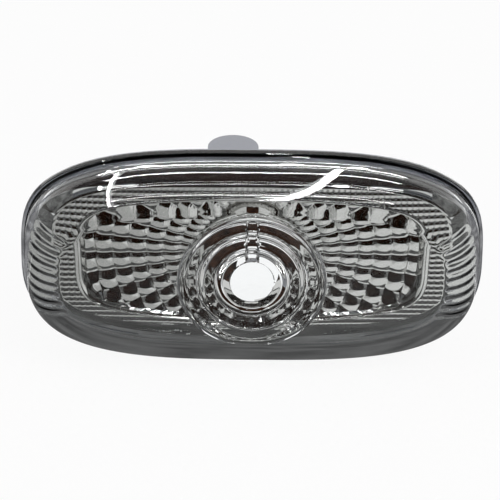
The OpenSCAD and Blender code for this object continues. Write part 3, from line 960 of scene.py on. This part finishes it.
def photo_camera(sizes):
    """Camera at the photo's angle, rolled so that the lamp's length runs level."""
    out = Vector((math.sin(sizes.azimuth) * math.cos(sizes.elevation),
                  -math.cos(sizes.azimuth) * math.cos(sizes.elevation),
                  math.sin(sizes.elevation)))
    right = Vector((1, 0, 0))
    right = (right - right.dot(out) * out).normalized()
    up = out.cross(right)
    data = bpy.data.cameras.new("photo_camera")
    data.sensor_width = 36.0
    data.lens = data.sensor_width * sizes.distance / sizes.frame_width
    data.clip_start = 0.01
    camera = bpy.data.objects.new("photo_camera", data)
    bpy.context.scene.collection.objects.link(camera)
    turn = Matrix((right, up, out)).transposed() @ Matrix.Rotation(sizes.roll, 3, "Z")
    place = out * sizes.distance - right * sizes.aim_x - up * sizes.aim_up
    camera.matrix_world = Matrix.Translation(place) @ turn.to_4x4()
    bpy.context.scene.camera = camera


class LAMP_OT_stage(bpy.types.Operator):
    """Sets the pale floor, the cards that are mirrored, the lights and the camera"""

    bl_idname = "lamp.stage"
    bl_label = "Stage"

    def execute(self, context):
        card("floor", (0, 0, CAD_BOX[0][2]), (8, 8), (0, 0, 1), floor_material())
        lay_floor_cards()
        hang_room_cards()
        hang_lamps()
        white_world()
        photo_camera(context.scene.lamp_stage)
        context.scene.view_settings.view_transform = "Standard"
        return {"FINISHED"}


class LAMP_PT_panel(bpy.types.Panel):
    bl_label = "Side Repeater Lamp"
    bl_idname = "LAMP_PT_panel"
    bl_space_type = "VIEW_3D"
    bl_region_type = "UI"
    bl_category = "Repeater"

    def draw(self, context):
        for group in GROUPS:
            sizes = getattr(context.scene, group)
            for name in sizes.__annotations__:
                self.layout.prop(sizes, name)
        for operator in OPERATORS:
            self.layout.operator(operator.bl_idname)


OPERATORS = (LAMP_OT_lens, LAMP_OT_reflector, LAMP_OT_housing, LAMP_OT_stage)
GROUPS = {
    "lamp_lens": LensSizes,
    "lamp_reflector": ReflectorSizes,
    "lamp_colours": FinishColours,
    "lamp_stage": StageSizes,
}


def register():
    for item in (*GROUPS.values(), *OPERATORS, LAMP_PT_panel):
        bpy.utils.register_class(item)
    for name, group in GROUPS.items():
        setattr(bpy.types.Scene, name, bpy.props.PointerProperty(type=group))


def unregister():
    for name in GROUPS:
        delattr(bpy.types.Scene, name)
    for item in reversed((*GROUPS.values(), *OPERATORS, LAMP_PT_panel)):
        bpy.utils.unregister_class(item)


def main():
    register()
    bpy.ops.lamp.lens()
    bpy.ops.lamp.reflector()
    bpy.ops.lamp.housing()
    bpy.ops.lamp.stage()


if __name__ == "__main__":
    main()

◇ ◇ ◇ ◇

_Task goal_
Write out every line of the material again, exactly as it reads.

_Full answer_
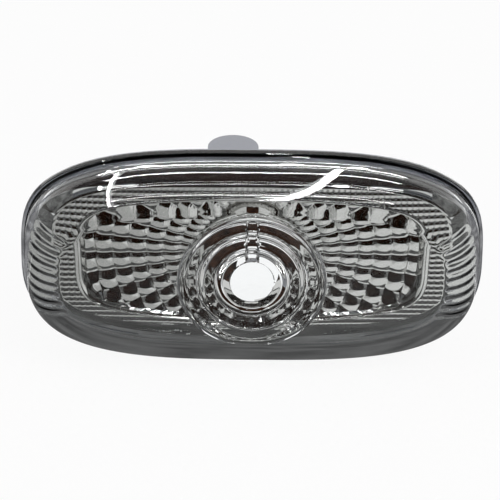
The OpenSCAD and Blender code for this object continues. Write part 3, from line 960 of scene.py on. This part finishes it.
def photo_camera(sizes):
    """Camera at the photo's angle, rolled so that the lamp's length runs level."""
    out = Vector((math.sin(sizes.azimuth) * math.cos(sizes.elevation),
                  -math.cos(sizes.azimuth) * math.cos(sizes.elevation),
                  math.sin(sizes.elevation)))
    right = Vector((1, 0, 0))
    right = (right - right.dot(out) * out).normalized()
    up = out.cross(right)
    data = bpy.data.cameras.new("photo_camera")
    data.sensor_width = 36.0
    data.lens = data.sensor_width * sizes.distance / sizes.frame_width
    data.clip_start = 0.01
    camera = bpy.data.objects.new("photo_camera", data)
    bpy.context.scene.collection.objects.link(camera)
    turn = Matrix((right, up, out)).transposed() @ Matrix.Rotation(sizes.roll, 3, "Z")
    place = out * sizes.distance - right * sizes.aim_x - up * sizes.aim_up
    camera.matrix_world = Matrix.Translation(place) @ turn.to_4x4()
    bpy.context.scene.camera = camera


class LAMP_OT_stage(bpy.types.Operator):
    """Sets the pale floor, the cards that are mirrored, the lights and the camera"""

    bl_idname = "lamp.stage"
    bl_label = "Stage"

    def execute(self, context):
        card("floor", (0, 0, CAD_BOX[0][2]), (8, 8), (0, 0, 1), floor_material())
        lay_floor_cards()
        hang_room_cards()
        hang_lamps()
        white_world()
        photo_camera(context.scene.lamp_stage)
        context.scene.view_settings.view_transform = "Standard"
        return {"FINISHED"}


class LAMP_PT_panel(bpy.types.Panel):
    bl_label = "Side Repeater Lamp"
    bl_idname = "LAMP_PT_panel"
    bl_space_type = "VIEW_3D"
    bl_region_type = "UI"
    bl_category = "Repeater"

    def draw(self, context):
        for group in GROUPS:
            sizes = getattr(context.scene, group)
            for name in sizes.__annotations__:
                self.layout.prop(sizes, name)
        for operator in OPERATORS:
            self.layout.operator(operator.bl_idname)


OPERATORS = (LAMP_OT_lens, LAMP_OT_reflector, LAMP_OT_housing, LAMP_OT_stage)
GROUPS = {
    "lamp_lens": LensSizes,
    "lamp_reflector": ReflectorSizes,
    "lamp_colours": FinishColours,
    "lamp_stage": StageSizes,
}


def register():
    for item in (*GROUPS.values(), *OPERATORS, LAMP_PT_panel):
        bpy.utils.register_class(item)
    for name, group in GROUPS.items():
        setattr(bpy.types.Scene, name, bpy.props.PointerProperty(type=group))


def unregister():
    for name in GROUPS:
        delattr(bpy.types.Scene, name)
    for item in reversed((*GROUPS.values(), *OPERATORS, LAMP_PT_panel)):
        bpy.utils.unregister_class(item)


def main():
    register()
    bpy.ops.lamp.lens()
    bpy.ops.lamp.reflector()
    bpy.ops.lamp.housing()
    bpy.ops.lamp.stage()


if __name__ == "__main__":
    main()